Last week, the Legion announced that Martínez had asked to be defrocked, after an outside investigation determined he molested at least six girls in Cancun and that a series of Legion leaders, from the original bishop who took Salazar's complaint to De Paolis himself, decided against reporting him to police or even the Vatican. Martinez had been transferred from Cancun to a seminary in Spain, with no formal restrictions imposed after the Legion received the first reports.
De Paolis, one of the Vatican's top canon lawyers, then essentially became part of the cover-up: He had learned of the case between 2011-2013 when he was asked to take action against Martinez since no proper investigation had ever been conducted. But at the moment in which Martinez could have finally been brought to justice, De Paolis settled on inaction since no other complaints had been received, according to the investigation by the Praesidium firm. Martinez was subsequently transferred to Rome in 2016.
The current Legion superior, Fr. Eduardo Robles Gil, apologized to Salazar for how her case was handled originally and all the subsequent "deficiencies."
"I could have remedied it starting in 2014, but I followed the decisions that were taken about abuse cases from previous decades, and we didn't reexamine it," he wrote her in November.

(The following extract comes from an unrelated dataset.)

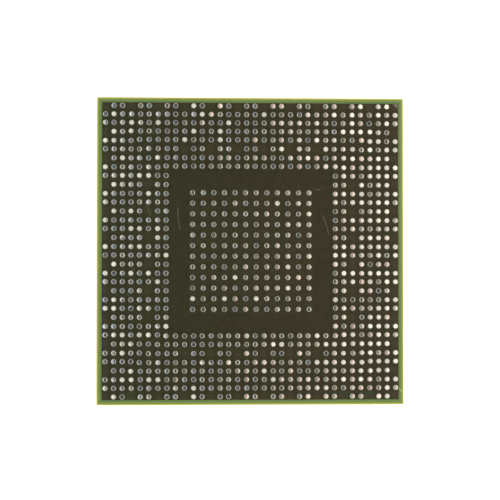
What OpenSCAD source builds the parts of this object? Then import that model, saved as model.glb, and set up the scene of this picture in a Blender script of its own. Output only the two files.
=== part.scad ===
// Flip-chip ball grid array package: a bare silicon die on a square laminate board,
// with capacitors round the die and a field of solder balls on the other side.
// It lies on the back of its die with the balls up. Millimetres, +Z up, and the
// origin is at the centre of the die's back face.

/* [Board] */
// Width and length of the square board
board_w = 29; // [27:0.5:36]
// Radius of the board's corners
board_corner_r = 0.05; // [0.02:0.01:0.5]
// Thickness of the glass-fibre core
core_t = 0.8; // [0.4:0.1:1.6]
// Thickness of the resin build-up on each side of the core
build_up_t = 0.12; // [0.05:0.01:0.3]
// Diameter of the plated vias under the centre balls
via_d = 0.25; // [0.1:0.05:0.35]

/* [Copper and mask] */
// Thickness of the copper on each side
copper_t = 0.02; // [0.01:0.005:0.05]
// Distance from the board's edge to the copper planes
plane_inset = 0.43; // [0.25:0.01:0.48]
// Thickness of the solder mask over the copper
mask_t = 0.02; // [0.01:0.005:0.05]
// Distance from the board's edge to the solder mask
mask_inset = 0.13; // [0.05:0.01:0.2]
// Gap in the copper round each land, pad and test island
copper_gap = 0.06; // [0.04:0.01:0.07]

/* [Ball field] */
// Length of edge that a pair of balls and a single ball share
group_pitch = 2.5; // [2.4:0.05:3]
// Distance between the two balls of a pair
pair_pitch = 0.8; // [0.75:0.05:0.9]
// Distance between the rows along an edge
row_pitch = 0.8; // [0.75:0.05:0.85]
// Extra distance on each side of the row that has the inner vacant sites
row_relief = 0.05; // [0:0.01:0.1]
// Least distance from the board's edge to the outermost single sites
edge_min = 0.7; // [0.6:0.05:1]
// Distance between the balls of the centre field
centre_pitch = 1; // [0.8:0.1:1.27]
// Least width of the bare band between the rows and the centre field
moat_w = 2.4; // [1.5:0.1:3]

/* [Balls and lands] */
// Diameter of a solder ball
ball_d = 0.53; // [0.48:0.01:0.6]
// Diameter of the flat that a test socket pressed on a ball's crown
ball_flat_d = 0.24; // [0.1:0.02:0.3]
// Diameter of the mask opening that a ball stands in
ball_opening_d = 0.45; // [0.3:0.01:0.46]
// Diameter of the copper land under a ball
land_d = 0.55; // [0.48:0.01:0.6]

/* [Die] */
// Length of the die along X
die_l = 11.3; // [6:0.1:15]
// Width of the die along Y
die_w = 10.4; // [6:0.1:15]
// Thickness of the die
die_t = 0.78; // [0.7:0.01:1]
// Gap between the die and the solder mask
standoff = 0.07; // [0.04:0.01:0.12]
// Diameter of a solder bump under the die
bump_d = 0.12; // [0.08:0.01:0.2]
// Distance between bumps
bump_pitch = 0.55; // [0.4:0.05:1]
// Least distance from the die's edge to a bump's centre
bump_edge = 0.3; // [0.15:0.05:0.6]
// How far the underfill spreads past the die's edge
fillet_w = 0.75; // [0.3:0.05:1.2]
// How far the underfill climbs the die's side
fillet_h = 0.5; // [0.2:0.05:0.65]

/* [Capacitors] */
// Capacitors beside each edge of the die
caps_per_side = 4; // [1:1:4]
// Distance between neighbouring capacitors
cap_pitch = 2.3; // [1.8:0.1:2.5]
// Gap between the underfill and the capacitors
cap_gap = 0.9; // [0.3:0.1:1.5]
// Length of a capacitor over its ends
cap_l = 1; // [0.8:0.1:1.2]
// Width of a capacitor
cap_w = 0.5; // [0.3:0.05:0.8]
// Height of a capacitor
cap_h = 0.5; // [0.3:0.05:0.55]
// Length of each plated end
cap_end_l = 0.25; // [0.15:0.05:0.35]
// Thickness of the plating on the ends
plating_t = 0.02; // [0.01:0.005:0.04]
// Thickness of the solder under the ends
solder_t = 0.03; // [0.01:0.005:0.06]
// How high the solder climbs the ends
solder_climb = 0.28; // [0.1:0.02:0.3]
// How far a pad reaches past the end of its capacitor
pad_toe = 0.25; // [0.15:0.05:0.35]
// How far a pad reaches past the side of its capacitor
pad_side = 0.08; // [0.05:0.01:0.15]
// How far the solder mask laps over a pad's edge
mask_lap = 0.04; // [0.02:0.01:0.05]

/* [Marks] */
// Leg of the bare triangle at the first ball's corner, ball side
ball_mark_leg = 0.45; // [0.3:0.05:0.55]
// Leg of the bare triangle at the same corner, die side
die_mark_leg = 1.2; // [0.5:0.1:2]
// Distance from the copper plane's edges to both triangles
mark_inset = 0.09; // [0.05:0.01:0.15]
// Width of the square test islands in the outer row
island_w = 0.6; // [0.4:0.05:0.65]
// Width of the slots in the ball-side copper
slot_w = 0.16; // [0.14:0.01:0.2]

/* [Hidden] */
$fn = 64;

board_t = core_t + 2 * build_up_t;
plane_w = board_w - 2 * plane_inset;
mask_w = board_w - 2 * mask_inset;
mask_top = copper_t + mask_t;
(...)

He forwarded a letter from Martínez to Salazar, in which her abuser begged her forgiveness "for the grave harm I caused you." He termed his behavior "faults" that were the result of an "uncontrolled sexuality."
Salazar was deeply offended, feeling the letters diminished the crimes and cover-up. "It was revictimizing to me, humiliating, disgusting."
After Salazar came forward, other Martínez victims broke their silence.
Their stories were no surprise to Beatriz Sánchez, an English teacher at Cancun's Colegio Cumbres in the early 1990s who heard about the rapes after discovering a group of his victims whispering — and weeping — in the bathroom.
"When one approached me she said: 'Miss, each time Father is doing it harder with the littlest ones and we don't want this to happen to them, please help us,'" Sanchez told AP.
She urged them to write it down — and then was promptly fired when she reported him to Martinez's then-superior, Bedia.
After Salazar went public, the school official who used to take the girls out of class to offer them up to Martinez was fired from her job at another Legion school.
One of the young victims was Biani López-Antúnez, whose mother had also reported the abuse to the Legion in 1993.
Irma Hassey said she hadn't pried for details when her daughter first revealed Martinez's abuse as a child, not wanting to hurt her further, and only learned the full extent in November.
Now, she said, she realizes with horror that for two years "I was leaving my daughter at the door of a rapist."